Two years later, she moved out on her own to Philadelphia, Pa., where she worked her way through college, eventually earning a B.S. in 1992, and soon after an advanced degree in social work from Widener University, located in the neighboring city of Chester. Then, after working as a social worker for almost ten years, she founded what was to grow into a major health care agency—most of the income from which she currently donates to her foundation, which she started in 2014.
“I know what it is like to be poor,” she explained. “And I also know what wisely spent money can do to help the poor. So I use much of the money God has allowed me to earn to transform victims into survivors.”

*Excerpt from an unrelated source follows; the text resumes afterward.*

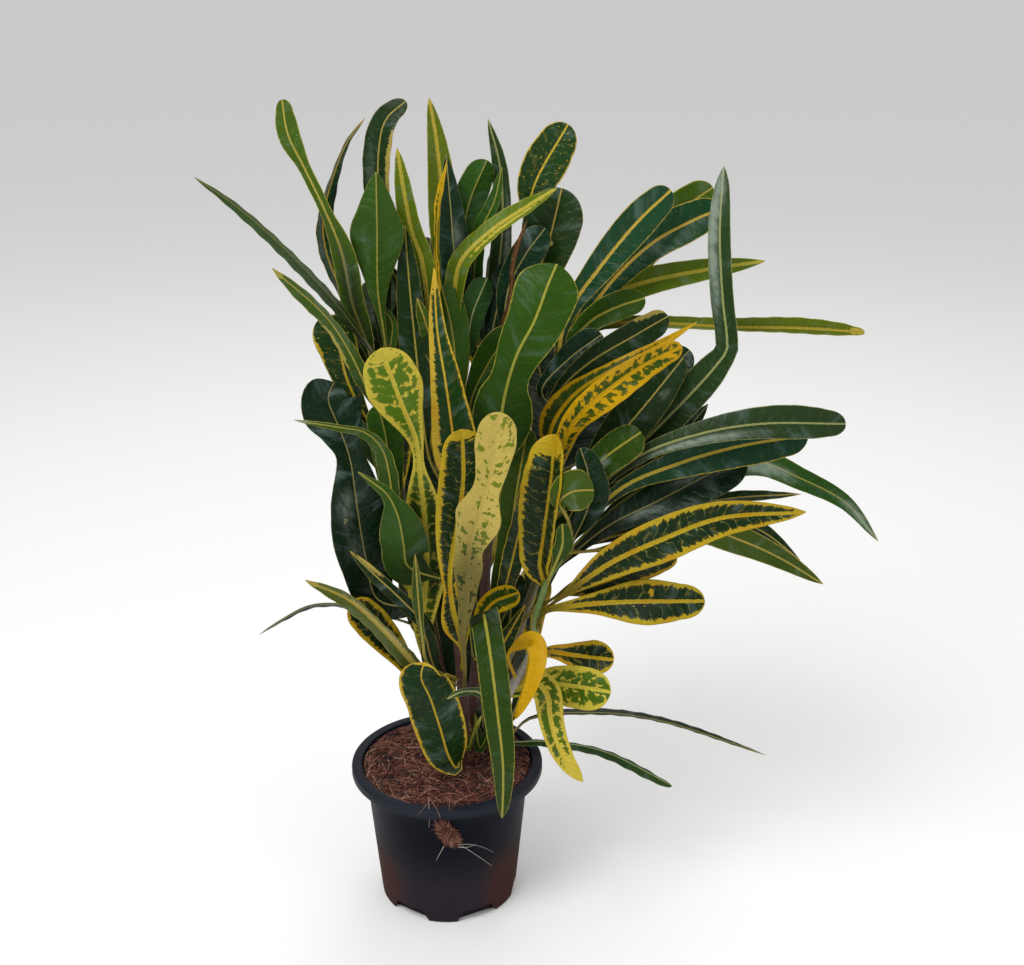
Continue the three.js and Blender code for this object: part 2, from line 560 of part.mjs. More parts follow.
// A closed solid from rings of equal point counts. The second half of each ring lies under the
// first half, and is split into triangles along the same lines.
function loft(rings) {
  const count = rings[0].length;
  const position = rings.flat().flatMap((point) => [point.x, point.y, point.z]);
  const index = [];
  for (let i = 0; i < rings.length - 1; i += 1) {
    for (let k = 0; k < count; k += 1) {
      const a = i * count + k;
      const b = i * count + ((k + 1) % count);
      const c = b + count;
      const d = a + count;
      if (k < count / 2) {
        index.push(a, b, c, a, c, d);
      } else {
        index.push(a, b, d, b, c, d);
      }
    }
  }
  const last = (rings.length - 1) * count;
  for (let k = 0; k < count / 2 - 1; k += 1) {
    const [a, b, c, d] = [k, k + 1, count - 2 - k, count - 1 - k];
    index.push(a, c, b, a, d, c);
    index.push(last + a, last + b, last + c, last + a, last + c, last + d);
  }
  const geometry = new THREE.BufferGeometry();
  geometry.setAttribute("position", new THREE.Float32BufferAttribute(position, 3));
  geometry.setIndex(index);
  return geometry;
}

// Solids for joining and cutting
function solid(geometry) {
  const bare = geometry.clone();
  bare.deleteAttribute("normal");
  bare.deleteAttribute("uv");
  const merged = mergeVertices(bare, 1e-4);
  return new wasm.Manifold(new wasm.Mesh({
    numProp: 3,
    vertProperties: new Float32Array(merged.attributes.position.array),
    triVerts: new Uint32Array(merged.index.array),
  }));
}

function geometryOf(manifold) {
  const mesh = manifold.getMesh();
  const geometry = new THREE.BufferGeometry();
  geometry.setAttribute("position", new THREE.Float32BufferAttribute(mesh.vertProperties, 3));
  geometry.setIndex(Array.from(mesh.triVerts));
  return geometry;
}

// The one body of a joined solid: hollows sealed inside it are filled, and loose scraps dropped
function oneBody(manifold) {
  return manifold.decompose().reduce((best, part) => (part.volume() > best.volume() ? part : best));
}

function upright(geometry) {
  return geometry.rotateX(Math.PI / 2);
}

// The pot: a turned floor, a wall that widens to a collar, and a lip round it, with the drain notches
// cut out of its foot
function innerRadius(height) {
  const share = height / potHeight;
  return baseRadius + share * (wallTopRadius - baseRadius) - wallThickness;
}

function wallRadius(height) {
  return innerRadius(height) + wallThickness;
}

function lathe(profile) {
  return upright(new THREE.LatheGeometry(profile.map(([r, z]) => new THREE.Vector2(r, z)), potSides));
}

const notchAngles = Array.from({ length: notchCount }, (_, i) => (
  (notchFirstAngle + (i * 360) / notchCount) * degrees
));

// A notch's block, made larger all round by grow
function notch(angle, grow) {
  const inner = notchInnerRadius - grow;
  const outline = new THREE.Shape([
    new THREE.Vector2(-notchFoot / 2 - grow, -1),
    new THREE.Vector2(notchFoot / 2 + grow, -1),
    new THREE.Vector2(notchTop / 2 + grow, notchHeight + grow),
    new THREE.Vector2(-notchTop / 2 - grow, notchHeight + grow),
  ]);
  const depth = baseRadius + notchReach - inner;
  const block = new THREE.ExtrudeGeometry(outline, { depth, bevelEnabled: false });
  block.translate(0, 0, inner);
  return solid(upright(block).rotateZ(angle));
}

function potGeometry() {
  const underLip = potHeight - lipThickness;
  const skirtEnd = potHeight - lipDrop;
  let pot = solid(lathe([
    [0, 0],
    [baseRadius, 0],
    [wallRadius(collarLow), collarLow],
    [collarRadius + wallThickness, collarHigh],
    [collarRadius + wallThickness, underLip],
    [lipRadius - skirtThickness, underLip],
    [lipRadius - skirtThickness - 0.6, skirtEnd],
    [lipRadius - 0.8, skirtEnd],
    [lipRadius, skirtEnd + 1],
    [lipRadius, potHeight - 1.8],
    [lipRadius - 1.8, potHeight],
    [collarRadius, potHeight],
    [collarRadius, collarHigh],
    [innerRadius(collarLow), collarLow],
    [innerRadius(floorThickness), floorThickness],
    [0, floorThickness],
  ]));
  // the pockets end inside the wall and the floor, half a wall from their outside
  const low = floorThickness / 2;
  const high = notchHeight + 2 * pocketWall;
  const within = solid(lathe([
    [0, low],
    [wallRadius(low) - wallThickness / 2, low],
    [wallRadius(high) - wallThickness / 2, high],
    [0, high],
  ]));
  for (const angle of notchAngles) {
    pot = pot.add(notch(angle, pocketWall).intersect(within)).subtract(notch(angle, 0));
  }
  return geometryOf(pot);
}

// Stems, as tapered tubes from their foot in the soil along their path
function stemCurve(stem) {
  const [x, y] = stem.foot;
  const inSoil = photographed(new THREE.Vector3(x, y, soilLevel() - stemFoot));
  const atSurface = photographed(new THREE.Vector3(x, y, soilLevel() + soilCrown + stemRise));
  return { inSoil, above: [atSurface, ...stem.path.map((point) => new THREE.Vector3(...point))] };
}

function stemRadius(share) {
  return stemFootRadius + share * (stemTopRadius - stemFootRadius);
}

function ringAround(centre, along, radius) {
  const side = new THREE.Vector3(0, 1, 0).cross(along).normalize();
  const back = along.clone().cross(side).normalize();
  return Array.from({ length: stemSides }, (_, k) => {
    const angle = ((k + 0.5) * 2 * Math.PI) / stemSides;
    return centre.clone()
      .addScaledVector(side, radius * Math.cos(angle))
      .addScaledVector(back, radius * Math.sin(angle));
  });
}

function stemSolid(stem) {
  const run = alongCurve(stemCurve(stem).above, evenShares(stemSteps));
  const centres = run.map((at) => seen(at.x, at.y, at.z));
  const up = new THREE.Vector3(0, 0, 1);
  const [x, y] = stem.foot;
  const rings = [ringAround(new THREE.Vector3(x, y, soilLevel() - stemFoot), up, stemFootRadius)];
  centres.forEach((centre, i) => {
    const next = centres[Math.min(i + 1, centres.length - 1)];
    const along = i === 0 ? up : next.clone().sub(centres[i - 1]).normalize();
    rings.push(ringAround(centre, along, stemRadius(i / (centres.length - 1))));
  });
  return solid(loft(rings));
}

// The soil: a plug a little smaller than the pot's inside, with an uneven crown, stem holes and
// room for the pockets
function soilHeight(x, y) {
  const far = Math.hypot(x, y) / collarRadius;
  const lumps = Math.sin(x * 0.13 + 1) * Math.cos(y * 0.11) + 0.6 * Math.sin(x * 0.27 - y * 0.21);
  return soilCrown * (1 - far * far) + soilRoughness * lumps * (1 - far ** 4);
}

function soilGeometry() {
  const bottom = floorThickness + soilGap;
  const top = soilLevel();
  const rim = collarRadius - soilGap;
  const profile = [
    [0, bottom],
    [innerRadius(bottom) - soilGap, bottom],
    [innerRadius(collarLow) - soilGap, collarLow + soilGap],
    [rim, collarHigh + soilGap],
  ];
  [...soilRings].reverse().forEach((share) => profile.push([share * rim, top]));
  const plug = lathe(profile);
  const position = plug.attributes.position;
  for (let i = 0; i < position.count; i += 1) {
    if (position.getZ(i) > collarHigh + 1) {
      position.setZ(i, top + soilHeight(position.getX(i), position.getY(i)));
    }
  }
  let soil = solid(plug);
  for (const angle of notchAngles) {
    soil = soil.subtract(notch(angle, pocketWall + soilGap));
  }
  const up = new THREE.Vector3(0, 0, 1);
  for (const { foot: [x, y] } of Object.values(stems)) {
    const low = new THREE.Vector3(x, y, top - stemFoot - holeGap);
    const high = new THREE.Vector3(x, y, top + holeRise);
    const wide = stemFootRadius + holeGap;
    soil = soil.subtract(solid(loft([ringAround(low, up, wide), ringAround(high, up, wide)])));
  }
  return geometryOf(soil);
}

// Where a leaf grows from its stem: the stem's point nearest to just below the leaf's first point
function rootedPath(row) {
  const along = alongCurve(stemCurve(stems[row.stem]).above, evenShares(rootSteps)).slice(lowestRoot);
  const [across, down] = row.path[0];
  const near = (at) => Math.hypot(at.x - across, at.y - down - rootDrop);
  const root = along.reduce((best, at) => (near(at) < near(best) ? at : best));
  return [root, ...row.path.map((point) => new THREE.Vector3(...point))];
}

// Leaves make way for each other in depth, which leaves their places in the photograph alone.
// Where two overlap as seen, the one behind (on average) is kept far enough behind the other.
function makeWay() {
  const count = makingWay.stations;
  const stations = [];
  leaves.forEach((row, piece) => {
    alongCurve(rootedPath(row), evenShares(count)).forEach((at, i) => {
      const share = i / (count - 1);
      const wide = halfWidth(row, share);
      stations.push({
        at,
        piece,
        reach: wide * Math.cos(row.roll * degrees) + pixelRoom,
        thick: rolledShare * wide * Math.abs(Math.sin(row.roll * degrees)),
        free: Math.min(1, share / makingWay.stiffShare) ** 2,
        shift: 0,
      });
    });
  });
  Object.values(stems).forEach((stem, k) => {
    alongCurve(stemCurve(stem).above, evenShares(2 * count)).forEach((at, i) => {
      const wide = stemRadius(i / (2 * count - 1));
      stations.push({ at, piece: leaves.length + k, reach: wide, thick: wide, free: 0, shift: 0 });
    });
  });
  const own = (a, b) => a.piece < leaves.length && b.piece === leaves.length
    + Object.keys(stems).indexOf(leaves[a.piece].stem);
  const meetings = [];
  const order = new Map();
  for (let i = 0; i < stations.length; i += 1) {
    for (let j = i + 1; j < stations.length; j += 1) {
      const [a, b] = [stations[i], stations[j]];
      if (a.piece !== b.piece && !own(a, b) && a.free + b.free > 0
        && Math.hypot(a.at.x - b.at.x, a.at.y - b.at.y) < a.reach + b.reach) {
        const key = `${a.piece} ${b.piece}`;
        order.set(key, (order.get(key) ?? 0) + b.at.z - a.at.z);
        meetings.push({ a, b, key, need: leafRoom + a.thick + b.thick });
      }
    }
  }
  for (let round = 0; round < makingWay.rounds; round += 1) {
    stations.forEach((station) => {
      station.push = 0;
      station.pushes = 0;
    });
    for (const { a, b, key, need } of meetings) {
      const way = order.get(key) < 0 ? -1 : 1;
      const lack = need - way * (b.at.z + b.shift - a.at.z - a.shift);
      if (lack > 0) {
        const each = (way * lack) / (a.free + b.free);
        a.push -= each * a.free;
        b.push += each * b.free;
        a.pushes += 1;
        b.pushes += 1;
      }
    }
    stations.forEach((station) => {
      station.shift += station.pushes ? (makingWay.step * station.push) / station.pushes : 0;
    });
    const before = stations.map((station) => station.shift);
    for (let i = 0; i < leaves.length * count; i += 1) {
      const isRoot = i % count === 0;
      const isTip = i % count === count - 1;
      const middle = isTip ? before[i - 1] : (before[i - 1] + before[i + 1]) / 2;
      stations[i].shift = isRoot ? 0 : before[i] + makingWay.smooth * (middle - before[i]);
    }
  }
  leaves.forEach((row, piece) => {
    row.shifts = stations.slice(piece * count, (piece + 1) * count).map((station) => station.shift);
  });
}

// The middle line of a leaf in space, at given shares of its length
function midrib(row, shares) {
  const last = makingWay.stations - 1;
  return alongCurve(rootedPath(row), shares).map((at, i) => {
    const place = shares[i] * last;
    const low = Math.min(Math.floor(place), last - 1);
    const shift = row.shifts[low] + (place - low) * (row.shifts[low + 1] - row.shifts[low]);
    return seen(at.x, at.y, at.z + shift);
  });
}

// A leaf: a thin blade with a fold at its midrib and waves along its edges
function leafSolid(row) {
  const path = rootedPath(row);
  const photoLength = path.reduce((sum, at, i) => sum + (i ? at.distanceTo(path[i - 1]) : 0), 0);
  const shares = photoLength < shortLeaf ? shortStations : bladeStations;
  const centres = midrib(row, shares);
  const rings = centres.map((centre, i) => {
    const before = centres[Math.max(i - 1, 0)];
    const after = centres[Math.min(i + 1, centres.length - 1)];
    const along = after.clone().sub(before).normalize();
    const toEye = eyePoint.clone().sub(centre).normalize();
    const facing = toEye.addScaledVector(along, -toEye.dot(along)).normalize();
    const across = along.clone().cross(facing);
    const face = facing.clone().applyAxisAngle(along, -row.roll * degrees);
    const side = across.clone().applyAxisAngle(along, -row.roll * degrees);
    const wide = halfWidth(row, shares[i]);
    const top = row.under ? -1 : 1;
    const blade = Math.min(1, wide / (row.width / 2));
    const edge = (way) => {
      const wave = row.wave * blade * Math.sin(2 * Math.PI * wavesPerLeaf * shares[i] + way);
      const rise = top * wide * Math.sin(row.fold * degrees) + wave;
      return centre.clone()
        .addScaledVector(side, way * wide * Math.cos(row.fold * degrees))
        .addScaledVector(face, rise);
    };
    const points = [edge(-1), centre, edge(1)];
    const thick = [edgeThickness, midribThickness, edgeThickness];
    const upper = points.map((point, k) => point.clone().addScaledVector(face, thick[k] / 2));
    const lower = points.map((point, k) => point.clone().addScaledVector(face, -thick[k] / 2));
    return [...upper, ...lower.reverse()];
  });
  return solid(loft(rings));
}

// The whole plant
makeWay();

const group = new THREE.Group();

function add(name, geometry, look) {
  const mesh = new THREE.Mesh(geometry, new THREE.MeshStandardMaterial(look));
  mesh.name = name;
  group.add(mesh);
}

add("pot", potGeometry(), potColour);
add("soil", soilGeometry(), soilColour);
for (const [name, stem] of Object.entries(stems)) {
  let body = stemSolid(stem);
  for (const row of leaves.filter((each) => each.stem === name)) {
    body = body.add(leafSolid(row));
  }
  add(stem.node, geometryOf(oneBody(body)), { color: leafColours[name], roughness: 0.4, metalness: 0 });
}

export default group;
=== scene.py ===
import math
import bpy
import numpy as np
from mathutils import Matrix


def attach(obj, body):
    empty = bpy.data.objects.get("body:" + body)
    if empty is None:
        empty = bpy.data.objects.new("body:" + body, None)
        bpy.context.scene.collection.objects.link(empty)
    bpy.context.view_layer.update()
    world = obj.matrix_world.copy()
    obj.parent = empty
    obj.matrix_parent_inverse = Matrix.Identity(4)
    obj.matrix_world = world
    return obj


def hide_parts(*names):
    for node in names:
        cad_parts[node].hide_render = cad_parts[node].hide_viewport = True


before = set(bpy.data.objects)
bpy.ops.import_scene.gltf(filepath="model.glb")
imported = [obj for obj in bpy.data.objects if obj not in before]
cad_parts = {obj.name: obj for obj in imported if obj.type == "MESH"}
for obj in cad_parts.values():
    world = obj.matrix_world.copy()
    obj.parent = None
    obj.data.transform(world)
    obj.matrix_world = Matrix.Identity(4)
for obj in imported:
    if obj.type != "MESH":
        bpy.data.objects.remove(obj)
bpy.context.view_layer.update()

print("frame loaded:", len(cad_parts), "nodes")

# Lengths are in millimetres until a surface is made, and +Z is up
mm = 0.001

# The viewer's eye: where it stands, how far it looks down, and its lens in pixels
eye = {"place": (67.5, -1313.0, 953.7), "lookDown": 20.634, "focal": 1450.0,
       "middle": (512.0, 482.5), "frameWidth": 1024.0, "sensor": 36.0}
eyePlace = np.array(eye["place"])
lookDown = math.radians(eye["lookDown"])
forward = np.array([0, math.cos(lookDown), -math.sin(lookDown)])
upward = np.array([0, math.sin(lookDown), math.cos(lookDown)])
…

That philosophy was Ms. Ecton’s driving force throughout her entire journey, which after leaving Kuchingoro took her to villages that included Obodo Ahiara Mbaise, where she donated food and other vital supplies to a Catholic school for the deaf and speech impaired; to Ngor Okpala, where she assembled a team of engineers to install a running water system for hundreds of villagers who prior to that had to walk miles to gather water from a distant stream; and to Owerri, where she gave hundreds of pairs of shoes and hundreds of sets of school supplies to impoverished students attending a local primary school.
She also visited the village of Ntuoke, initiating a program to teach dozens of selected villagers how to farm, and thereby, she told me, giving them the knowledge to feed themselves and others in their village; and, just as importantly she added, encouraging them to visit neighboring villages to share their newly acquired knowledge of farming with others.
“It is like the old saying, ‘Give a man a fish to eat, and he feeds himself for one day,’” she said. “Teach him to fish, and he feeds himself for a lifetime.'” “However,” she added, “I would like to somewhat modify this adage: teach a man how to fish, and he feeds himself, his loved ones, and friends for a lifetime and, as a tremendous added benefit, teach him how to fish, and he will teach others how to accomplish the same.”
As she further reflected on her mission to Nigeria, Ms. Ecton, the mother of three young adult children, told me she realizes how much it means to her to be able to help others. “It is a great feeling to be in a position to help people in need as we were able to do throughout our trip. And all along the way as we met people who needed our love and support.
“We tried to abide by the words of Mother Theresa who once said, ‘Spread love everywhere you go. Let no one ever leave you without feeling happier.’ So the work of our foundation will never end until every man, woman, and child that is in need can become safe, well fed, healthy, and happy.”
At times while she spoke, I thought of the adage, “Some people live to work, and others work to live.” Ms. Ecton, whose foundation has come to the assistance of people in need in other countries, including Chile, the Dominican Republic, and Uruguay, does not fit into either of those two categories. Rather, it seems, she works so other people can live.